Keystone Pipeline leaks 383,000 gallons of oil in North Dakota

The oil leak was discovered just north of Edinburg, in the northeast part of the state, and affected about 2,500 square yards of land, the company said. A drop in pressure was detected on Tuesday, and the pipeline was immediately shut down, the company said.
The company is not sure how the leak started, but says an independent party is examining the pipeline.
"We are establishing air quality, water and wildlife monitoring and will continue monitoring throughout the response. There have been no reported injuries or impacted wildlife," TC Energy said.
"The safety of the public and environment are our top priorities and we will continue to provide updates as they become available."
The North Dakota Department of Environmental Quality said the spill impacted a wetland area. "Personnel from the NDDEQ are at the site and will continue to monitor the investigation and remediation," the department said in a news release.
The Indigenous Environmental Network, an environmental justice nonprofit group, responded to the spill with concern.
"This is exactly the kind of spill we are worried about when it comes to Keystone XL being built.
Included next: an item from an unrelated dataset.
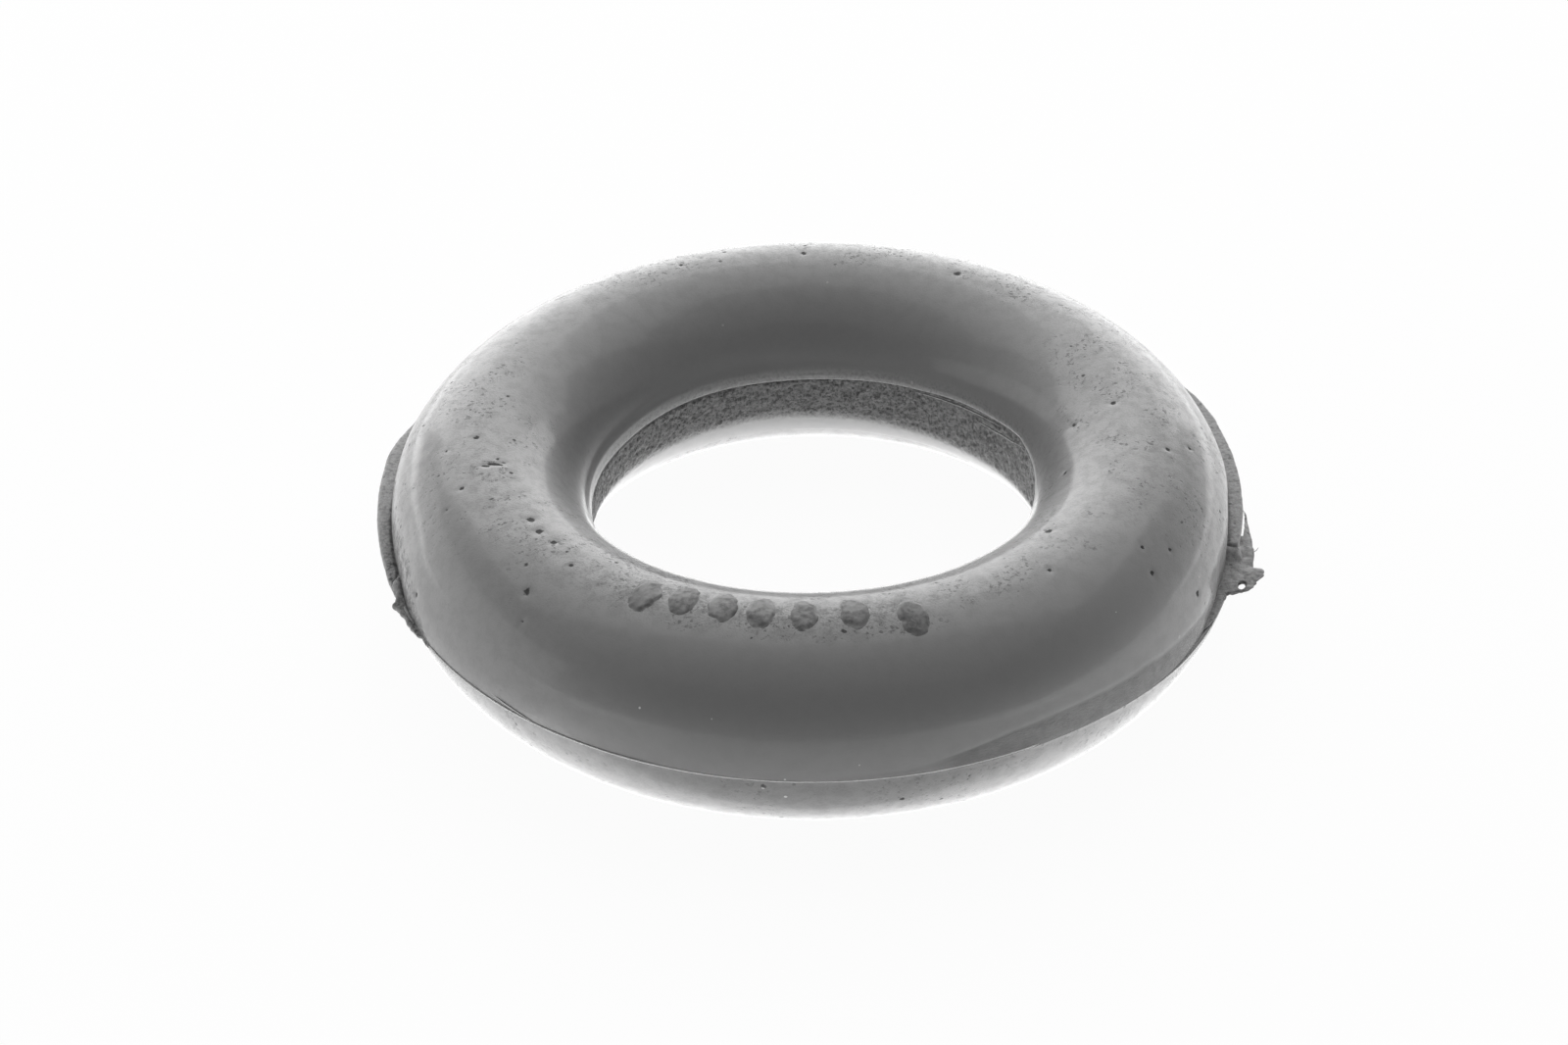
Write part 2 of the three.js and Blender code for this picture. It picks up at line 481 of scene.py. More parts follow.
@dataclass(frozen=True)
class MouldedRubber:
    """Dark satin rubber with a moulded skin, pits and dust, rough where it was torn or trimmed, with a
    highlight painted on the near side and shade painted into the torn grain's hollows.
    """

    grey: float = 0.055
    torn_grey: float = 0.032
    roughness: float = 0.5
    specular: float = 1.0
    sheen: float = 0.25
    coat: float = 0.35
    coat_roughness: float = 0.13
    grain_mm: float = 0.25
    wander_mm: float = 0.3
    wander_scale: float = 2200.0
    front_edge: tuple[float, float] = (-17.0, -22.0)
    blemishes: tuple[Blemish, ...] = ()

    def _dents(self, g: Graph, place: Signal) -> Signal:
        """Mark the blemishes, each with a ragged rim.

        Args:
            g: the material's nodes.
            place: the place on the object.

        Returns:
            A mask that is 1 in the dents.
        """
        ragged = (g.noise(place, 0.22, 2.0) - 0.5) * 0.9
        dents = ragged * 0.0
        for blemish in self.blemishes:
            middle = tuple(c * MM for c in blemish.centre)
            offset = g.vector("SUBTRACT", place, middle).out()
            scaled = g.stretched(offset, tuple(1.0 / (s * blemish.radius * MM) for s in blemish.stretch))
            reach = g.vector("LENGTH", scaled).out("Value")
            dents = dents.larger((reach + ragged).above(1.0, 0.55))
        return dents

    def material(self) -> bpy.types.Material:
        """Build the material.

        Returns:
            The new material.
        """
        made, g = new_material("moulded_rubber")
        place = g.place()
        cut = g.mark("cut")
        torn = g.mark("torn")
        worn = g.mark("worn")
        near_highlight = g.mark("near_highlight")
        cloud = g.noise(place, 8.0, 3.0)
        mottle = g.noise(place, 0.9, 4.0, 0.62)
        speck = g.noise(place, 0.16, 2.0, 0.6)
        busy = g.noise(place, 3.5, 3.0).above(0.4, 0.6) * worn
        wandering = {"Vector": place, "Scale": self.wander_scale, "Detail": 2.0}
        wander = g.node("ShaderNodeTexNoise", {}, wandering)
        bent = g.vector("MULTIPLY_ADD", wander.out("Color"), (self.wander_mm * MM,) * 3, place).out()
        pits = g.dots(bent, 0.9, 0.27, 0.45, 0.14) * busy.above(0.05, 0.5)
        fine = g.dots(bent, 0.4, 0.48, 0.6, 0.2) * busy.above(0.0, 0.7)
        fleck = g.noise(place, 0.4, 4.0, 0.72).above(0.53, 0.65) * busy.above(0.0, 0.6)
        grime = g.noise(place, 0.55, 4.0, 0.7).above(0.52, 0.64) * (worn - 1.0).larger(0.0)
        front = g.node("ShaderNodeSeparateXYZ", {}, [place]).out("Y")
        front = front.above(self.front_edge[0] * MM, self.front_edge[1] * MM)
        dust = g.dots(place, 1.6, 0.1, 0.16, 0.03) * (front * 0.8 + 0.2)
        film = (mottle.above(0.4, 0.65) * 0.55 + speck.above(0.42, 0.65) * 0.45) * (worn * 0.24 + 0.1)
        dark = (pits * 0.8).larger(fine * 0.5).larger(fleck * 0.48).larger(grime * 0.5).larger(film)
        dark = dark.larger(self._dents(g, place) * 0.85) * (1.0 - torn)
        coarse = g.noise(place, self.grain_mm, 3.0, 0.6)
        crumb = g.noise(place, self.grain_mm * 0.4, 2.0, 0.6)
        holes = g.dots(place, self.grain_mm * 2.4, 0.3, 0.35)
        grain = coarse * 0.65 + crumb * 0.35
        skin_tone = (cloud - 0.5) * 0.02 + (mottle - 0.5) * 0.025 + (speck - 0.5) * 0.02
        skin_tone = skin_tone + self.grey - cut * 0.01
        torn_tone = (grain - 0.5) * 0.12 + self.torn_grey
        # near_highlight lightens the tone where a highlight is painted on the near side.
        tone = (skin_tone * (1.0 - torn) + torn_tone * torn).larger(0.01) + dust * 0.35 + near_highlight * 0.15
        rough = (mottle - 0.5) * 0.1 + (cloud - 0.5) * 0.06 + self.roughness
        rough = rough + cut * 0.06 + dust * 0.2 + torn * 0.14
        peel = g.bump(speck * 0.35 + mottle, 0.012)
        worn_land = g.noise(g.stretched(place, (1.0, 1.0, 4.0)), 0.35, 3.0, 0.65)
        scuffed = g.bump(worn_land * cut, 0.05, peel)
        rent = g.bump((grain - holes * 0.4) * torn, 0.1, scuffed)
        sunk = g.bump(1.0 - dark, 0.05, rent)
        # Painted shade: on torn rubber a quarter of the dull black pit shows throughout, and more of it in
        # the grain's hollows.
        hollow_shade = (grain.above(0.54, 0.38) * 0.45 + 0.25) * torn
        share = dark.larger(holes * torn * 0.5).larger(hollow_shade).larger(cut * (mottle.above(0.35, 0.65) * 0.16))
        skin = g.shader(
            Base_Color=g.grey(tone),
            Roughness=rough,
            Specular_IOR_Level=self.specular,
            Coat_Weight=(1.0 - torn.larger(cut * 0.4)) * self.coat,
            Coat_Roughness=self.coat_roughness,
            Sheen_Weight=self.sheen,
            Sheen_Roughness=0.3,
            Normal=sunk,
        )
        g.output(skin, share, sunk)
        return made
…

It has never been if a pipeline breaks but rather when," said Joye Braun, Indigenous Environmental Network frontline community organizer.
The organization criticized the company, saying that it hasn't done enough to secure the infrastructure of the pipeline.

Pipeline protests

The Keystone Pipeline system stretches more than 2,600 miles from Alberta, Canada, east into Manitoba and then south to Texas.
Keystone 1 refers to phase one of the Keystone Pipeline that starts in Alberta and runs through North Dakota, South Dakota, Nebraska, Kansas and Missouri to refineries in Illinois and Oklahoma. Phase one started operating in 2011.
The controversial Keystone XL pipeline would begin in Alberta and extend south to Steele City, Nebraska. The company says it hopes to start construction in 2020.
The pipelines have sparked months-long protests. In 2017, a spill exposed 210,000 gallons of oil in South Dakota. As many as 10,000 people participated during the peak of the demonstrations.
Clashes with police at the protests turned violent at times, with one woman nearly losing her arm after an explosion in November 2016.